Attorney General Kamala Harris set off the unexpected series of events by being elected to the U.S. Senate last month, giving Gov. Jerry Brown the rare opportunity to appoint the state’s chief attorney. He and Becerra didn’t know one another well, and Becerra had no involvement in Brown’s elections in 2010 and 2014. But others in the governor’s circle did know Becerra and vetted him. Last week, Brown and Becerra engaged in a 48-hour series of conversations that ended with the announcement early Thursday morning.
President-elect Donald Trump rewarded loyalty by selecting Sessions. In February, two days ahead of Super Tuesday when the presidential nomination was in doubt, Sessions endorsed Trump at a rally in Alabama. Ever the hard-liner, Sessions told the crowd that day that politicians had talked about the fixing immigration system for 30 years.
“Have they done it?” he asked, as Politico reported. “No, but Donald Trump will do it.”
Brown expects Becerra will have a say in that. But friends and critics raise a basic question: Will Becerra stand up to whatever Trump throws California’s way? His success and ability to win election in 2018 will depend on it. No one doubts that he is principled. But he’s also shown himself to be reserved and cautious, perhaps overly so. In the job ahead, he will need to take stands, something he insists he will do.
In a profession known for its sharp elbows, Becerra is circumspect. He was never a voracious fundraiser, which limited his clout in a city where the money chase is all-consuming.
Becerra had risen to the fourth-highest ranking position in the House Democratic leadership, but he was termed out of that post and was seeking to be the leading Democrat on the powerful House Ways and Means Committee. It wasn’t clear he would win. Members of the Congressional Hispanic Caucus were upset that Becerra remained neutral in Harris’ race against Rep. Loretta Sanchez, even though Sanchez was a dreadful candidate.

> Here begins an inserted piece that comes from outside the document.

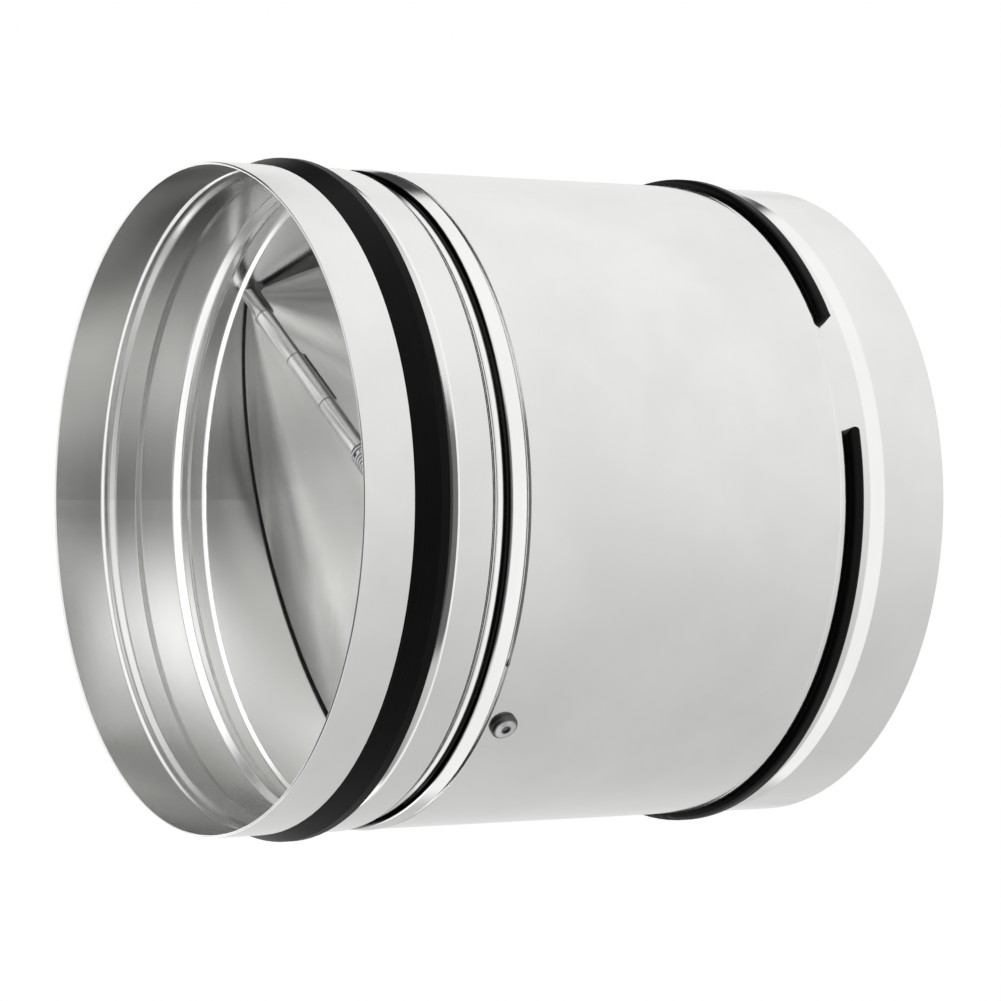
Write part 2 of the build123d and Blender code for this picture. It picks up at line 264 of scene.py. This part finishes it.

If his future was uncertain in Congress, Brown has given Becerra a chance to show leadership. It’s also an obligation. Perhaps the clash will come over deportation and the children of undocumented immigrants who have grown up in California. Maybe it will come over the Trumpian notion of building a wall at the Mexican border. Perhaps the new administration will intervene in California’s efforts to confront climate change or otherwise undermine California’s environmental law. Or maybe it will come over abortion rights.

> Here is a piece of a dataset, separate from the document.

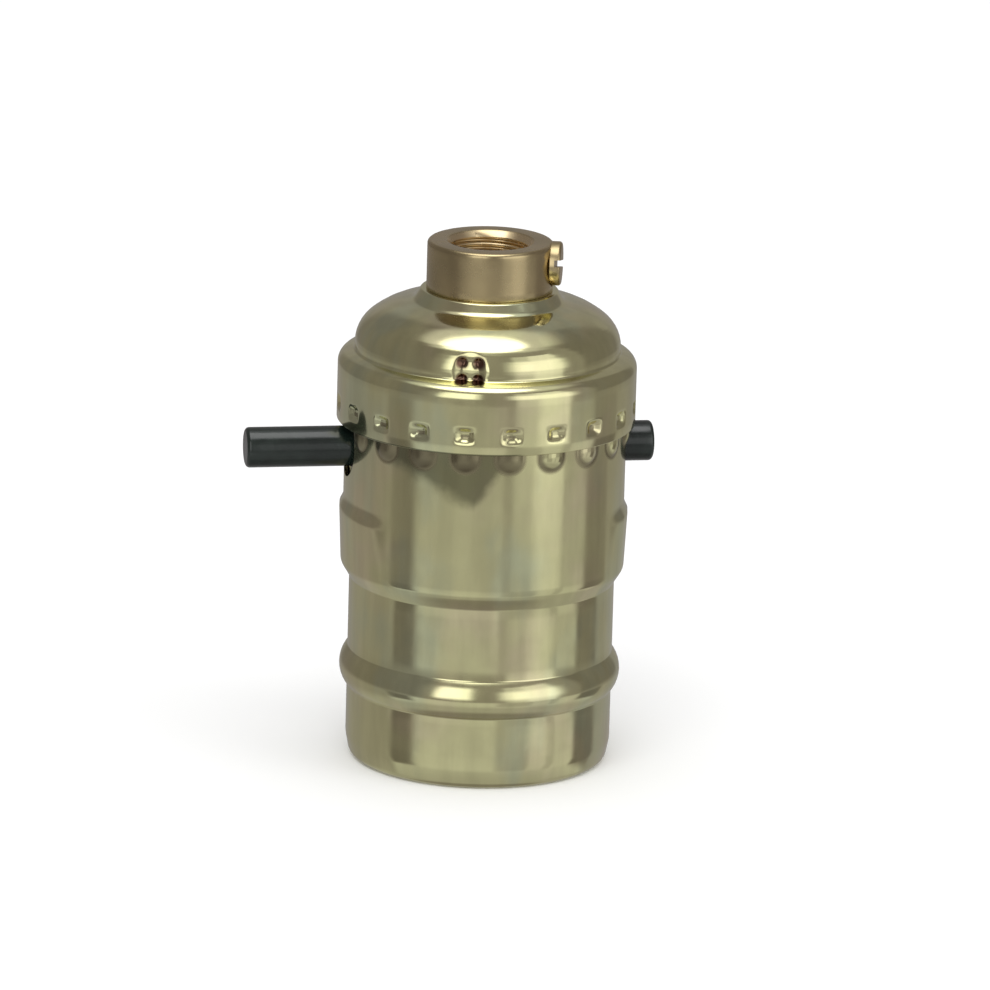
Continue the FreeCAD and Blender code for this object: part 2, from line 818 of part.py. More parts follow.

Sessions has a 100 percent pro-life voting record and called on the Obama administration to investigate unfounded allegations that Planned Parenthood trafficked in fetal body parts. As U.S. attorney general, Sessions could embark on the witch hunt he envisioned.
As California attorney general, Becerra will inherit a state Department of Justice investigation into the activities of David Daleiden, the anti-abortion activist who covertly videotaped Planned Parenthood executives and claimed it proved the organization was selling fetal tissue. Maybe the clash will come over inaction. Under Sessions, the feds will stand down on civil rights, consumer and environmental law, and labor standards. That would leave it to the states to act.

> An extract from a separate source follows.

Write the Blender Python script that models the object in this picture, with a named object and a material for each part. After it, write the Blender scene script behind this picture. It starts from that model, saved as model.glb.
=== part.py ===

Alabama attorney Cameron Smith, a former aide to Sessions and a friend who runs the conservative R Street Institute in Washington, said the fight, when it comes, will be over what he sees as Sessions’ “fidelity to the law.” And after eight years of an Obama Justice Department, Smith said, that may seem like “hard-line whiplash.”
“It is not complicated,” Smith said. “He will look at what is the law, and he will enforce it.”
Sessions will take what he and Trump would call a law-and-order stand, and their Justice Department will be formidable. But the law is subject to interpretation, and states have rights. Don’t bet against the son of Manuel and Maria Becerra.